原题链接：
64. Minimum Path Sum

【思路】

采用动态规划。动态规划要求利用到上一次的结果，是一种特殊的迭代思想，动态规划的关键是要得到递推关系式。对于本题，从原点到达（i, j）的最小路径等于 ：原点到达（i-1, j）最小路径与到达（i, j-1）最小路径中的最小值。即 dp[i][j] = Math.min(dp[i-1][j], dp[i][j-1]，由于本题在 grid 中修改不影响结果，那么我就直接在上面修改，而不申请 n * m 大小的空间了：

public class Solution {
    public int minPathSum(int[][] grid) {
        for(int i=1; i<grid.length; i++) grid[i][0] += grid[i-1][0];
        for(int j=1; j<grid[0].length; j++) grid[0][j] += grid[0][j-1];
        for (int i=1; i<grid.length; i++) {
            for (int j=1; j<grid[0].length; j++) {
                grid[i][j] = Math.min(grid[i][j-1], grid[i-1][j]) + grid[i][j];
            }
        }
        return grid[grid.length-1][grid[0].length-1];
    }
}

61 / 61
 test cases passed. Runtime: 5 ms  Your runtime beats 26.34% of javasubmissions.
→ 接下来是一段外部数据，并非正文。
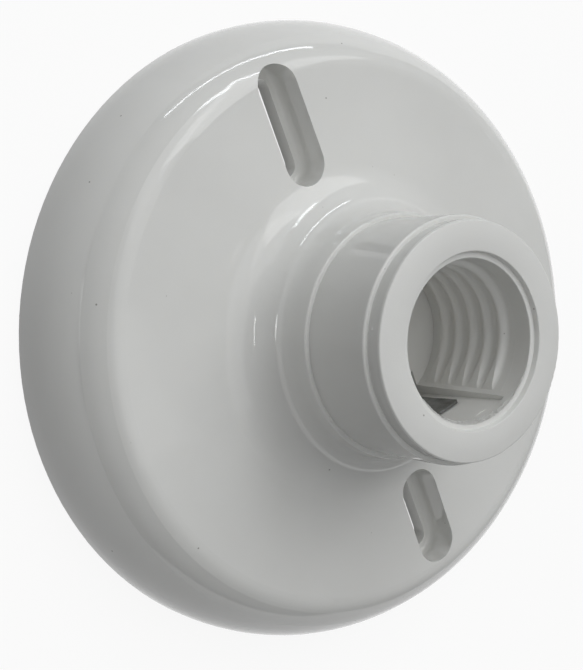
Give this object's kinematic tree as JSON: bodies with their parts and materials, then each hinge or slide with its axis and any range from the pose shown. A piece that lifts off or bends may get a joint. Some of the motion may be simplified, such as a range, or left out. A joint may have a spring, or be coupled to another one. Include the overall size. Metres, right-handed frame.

上面的空间复杂度为 O(n*m)，这里可以优化为O(n)：

public class Solution {
    public int minPathSum(int[][] grid) {
        int[] dp = new int[grid.length];
        dp[0] = grid[0][0];
        for(int i=1; i<grid.length; i++) dp[i] = grid[i][0]+dp[i-1];
        for(int j=1; j<grid[0].length; j++)
            for(int i=0; i<grid.length; i++)
                dp[i] = (i==0 ? dp[i] : Math.min(dp[i], dp[i-1])) + grid[i][j];
        return dp[grid.length-1];
    }
}

61 / 61
 test cases passed. Runtime: 4 ms  Your runtime beats 51.38% of javasubmissions.

class Solution(object):
    def minPathSum(self, grid):
        """
        :type grid: List[List[int]]
        :rtype: int
        """
        dp = [0]*len(grid)
        dp[0] = grid[0][0]
        for i in range(1,len(grid)) :
            dp[i] = dp[i-1] + grid[i][0]
        for j in range(1, len(grid[0])) :
            for i in range(len(grid)) :
                dp[i] = min(dp[i], dp[i-1]) + grid[i][j] if i > 0 else dp[i]+grid[i][j]
        return dp[len(grid)-1]

61 / 61
 test cases passed. Runtime: 64 ms  Your runtime beats 86.01% of pythonsubmissions.